Tenho uma ligação especial com o teatro, arte sobre a qual escrevi durante muitos anos para diferentes jornais e revistas. Há pouco, fiz uma longa matéria para uma publicação chamada Aplauso, sobre o atual panorama das artes cênicas, com sua mistura de linguagens - dança, video, circo. Esta semana, estamos em pleno 14º Porto Alegre Em Cena que traz como pièce de resistence Mnouchkine e seu Théâtre du Soleil. INfelizmente, não há uma peça portuguesa na programação.

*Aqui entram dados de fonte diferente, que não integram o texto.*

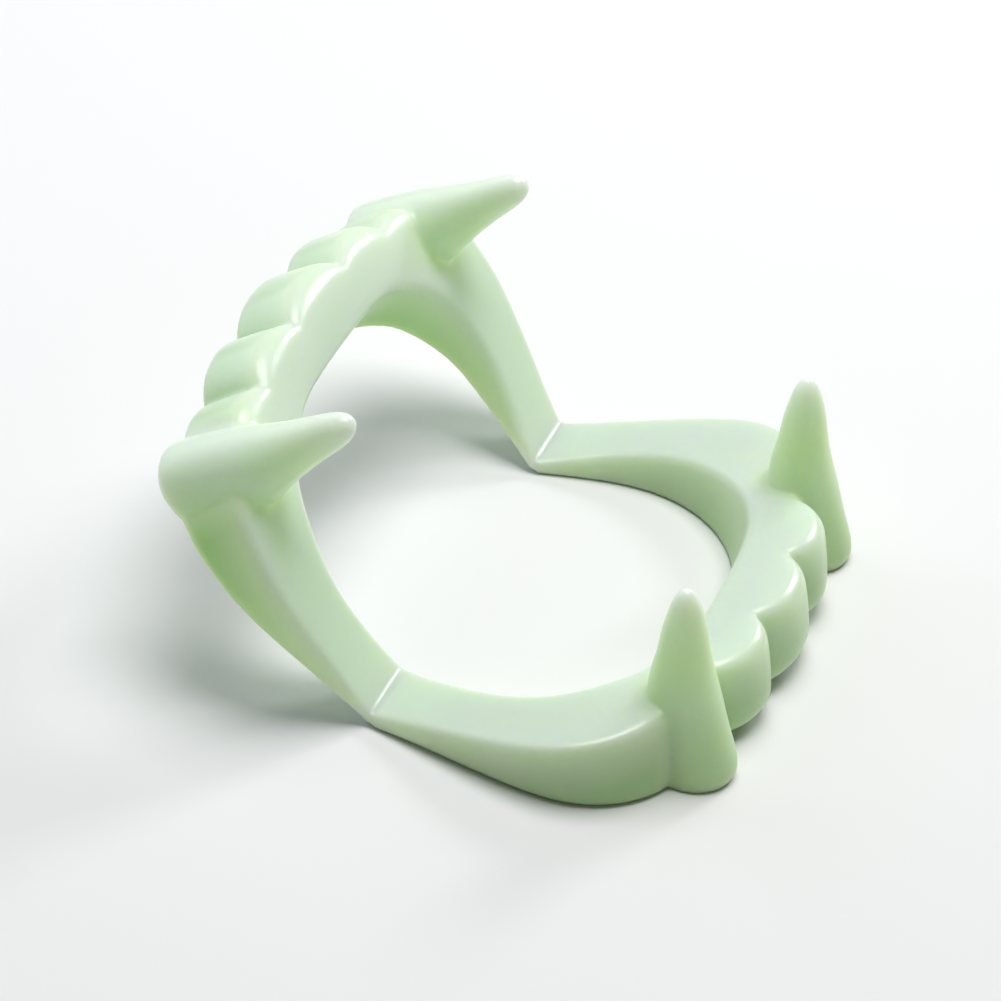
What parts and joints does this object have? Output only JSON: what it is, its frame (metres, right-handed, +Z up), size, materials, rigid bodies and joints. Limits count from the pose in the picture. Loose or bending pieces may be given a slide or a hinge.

Como vou escrever um novo artigo para esta revista avaliando os 14 anos do festival, reclamarei solenemente da ausência lusa. uym abraço

joshua said...

Bela sugestão!!!

Rui Rebelo said...

belíssimo espectáculo.

Rui Rebelo said...

belíssimo espectáculo.

Fernando Pinto said...

Quantas máscaras afivelamos perante o medo?

Abraço

João Roque said...

Gosto muito de cinema, comovo-me e "entro" pelo filme a dentro, se o tema me interessa mesmo; a televisão é aquela caixa mágica, que no meio de muito lixo, e ignorando totalmente certas estações, nos dá, mediante alguma aturada procura, algumas pérolas que nos fascinam (o meu canal preferido é de longe o "Arte").
Mas é o teatro que me dá a maior magia, pois "eles" estão ali, e estão a representar para mim, estão a dar-me o seu melhor, para satisfazer o meu desejo de passar um bocado do meu dia a sonhar com um assunto, a rever-me nos meus sonhos, enfim, transportam-me, ali mesmo ao seu reino de "faz de conta".
Nunca fui à cadeia da Mónicas, sei que é a actual "residência" dessa maravilhosa companhia que já tantos bons espectáculos me deu, em sítios vários, mas principalmente no seu(?) espaço do Bairro Alto (ahhh, aquela escadaria em caracol...), sempre sob a batuta de um dos maiores vultos do teatro português contemporâneo: Jorge Silva Melo.
Se somar a tudo isto a descrição cuidada e entusiasmante do Luís Galego, como é seu hábito, torna-se quase uma obrigação ir ver esta peça.

Lúcia Laborda said...

Passei por aqui e deixei beijinhos com votos de um feliz fim de semana!